## [Task prompt]
Below is a listing; reproduce each line of it exactly.

## [Information provided]
******************************

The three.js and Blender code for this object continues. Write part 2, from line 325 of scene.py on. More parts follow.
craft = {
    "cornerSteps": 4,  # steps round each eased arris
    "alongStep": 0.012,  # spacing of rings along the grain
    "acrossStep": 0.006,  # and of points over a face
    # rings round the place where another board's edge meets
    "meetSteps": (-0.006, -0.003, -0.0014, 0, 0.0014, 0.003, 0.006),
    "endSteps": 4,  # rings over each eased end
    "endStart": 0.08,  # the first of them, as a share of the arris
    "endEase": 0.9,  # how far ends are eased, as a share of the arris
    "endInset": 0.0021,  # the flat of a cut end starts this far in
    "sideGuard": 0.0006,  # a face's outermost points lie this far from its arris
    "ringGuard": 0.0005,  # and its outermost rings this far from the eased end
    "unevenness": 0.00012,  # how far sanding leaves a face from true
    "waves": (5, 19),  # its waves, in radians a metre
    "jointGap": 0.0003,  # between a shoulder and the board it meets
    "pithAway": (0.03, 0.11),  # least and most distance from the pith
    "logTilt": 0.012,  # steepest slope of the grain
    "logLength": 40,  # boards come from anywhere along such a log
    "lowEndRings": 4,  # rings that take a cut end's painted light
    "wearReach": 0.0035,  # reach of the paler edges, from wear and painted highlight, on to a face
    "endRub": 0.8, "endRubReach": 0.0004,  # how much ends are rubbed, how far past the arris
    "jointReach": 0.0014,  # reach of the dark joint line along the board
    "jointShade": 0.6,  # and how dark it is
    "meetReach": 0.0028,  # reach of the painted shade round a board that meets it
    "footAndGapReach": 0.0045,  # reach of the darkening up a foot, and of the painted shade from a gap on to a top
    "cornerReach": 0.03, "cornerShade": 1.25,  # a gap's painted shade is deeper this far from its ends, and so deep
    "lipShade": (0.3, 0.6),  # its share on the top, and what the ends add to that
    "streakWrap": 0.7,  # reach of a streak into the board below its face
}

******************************

## [Task result]
The three.js and Blender code for this object continues. Write part 2, from line 325 of scene.py on. More parts follow.
craft = {
    "cornerSteps": 4,  # steps round each eased arris
    "alongStep": 0.012,  # spacing of rings along the grain
    "acrossStep": 0.006,  # and of points over a face
    # rings round the place where another board's edge meets
    "meetSteps": (-0.006, -0.003, -0.0014, 0, 0.0014, 0.003, 0.006),
    "endSteps": 4,  # rings over each eased end
    "endStart": 0.08,  # the first of them, as a share of the arris
    "endEase": 0.9,  # how far ends are eased, as a share of the arris
    "endInset": 0.0021,  # the flat of a cut end starts this far in
    "sideGuard": 0.0006,  # a face's outermost points lie this far from its arris
    "ringGuard": 0.0005,  # and its outermost rings this far from the eased end
    "unevenness": 0.00012,  # how far sanding leaves a face from true
    "waves": (5, 19),  # its waves, in radians a metre
    "jointGap": 0.0003,  # between a shoulder and the board it meets
    "pithAway": (0.03, 0.11),  # least and most distance from the pith
    "logTilt": 0.012,  # steepest slope of the grain
    "logLength": 40,  # boards come from anywhere along such a log
    "lowEndRings": 4,  # rings that take a cut end's painted light
    "wearReach": 0.0035,  # reach of the paler edges, from wear and painted highlight, on to a face
    "endRub": 0.8, "endRubReach": 0.0004,  # how much ends are rubbed, how far past the arris
    "jointReach": 0.0014,  # reach of the dark joint line along the board
    "jointShade": 0.6,  # and how dark it is
    "meetReach": 0.0028,  # reach of the painted shade round a board that meets it
    "footAndGapReach": 0.0045,  # reach of the darkening up a foot, and of the painted shade from a gap on to a top
    "cornerReach": 0.03, "cornerShade": 1.25,  # a gap's painted shade is deeper this far from its ends, and so deep
    "lipShade": (0.3, 0.6),  # its share on the top, and what the ends add to that
    "streakWrap": 0.7,  # reach of a streak into the board below its face
}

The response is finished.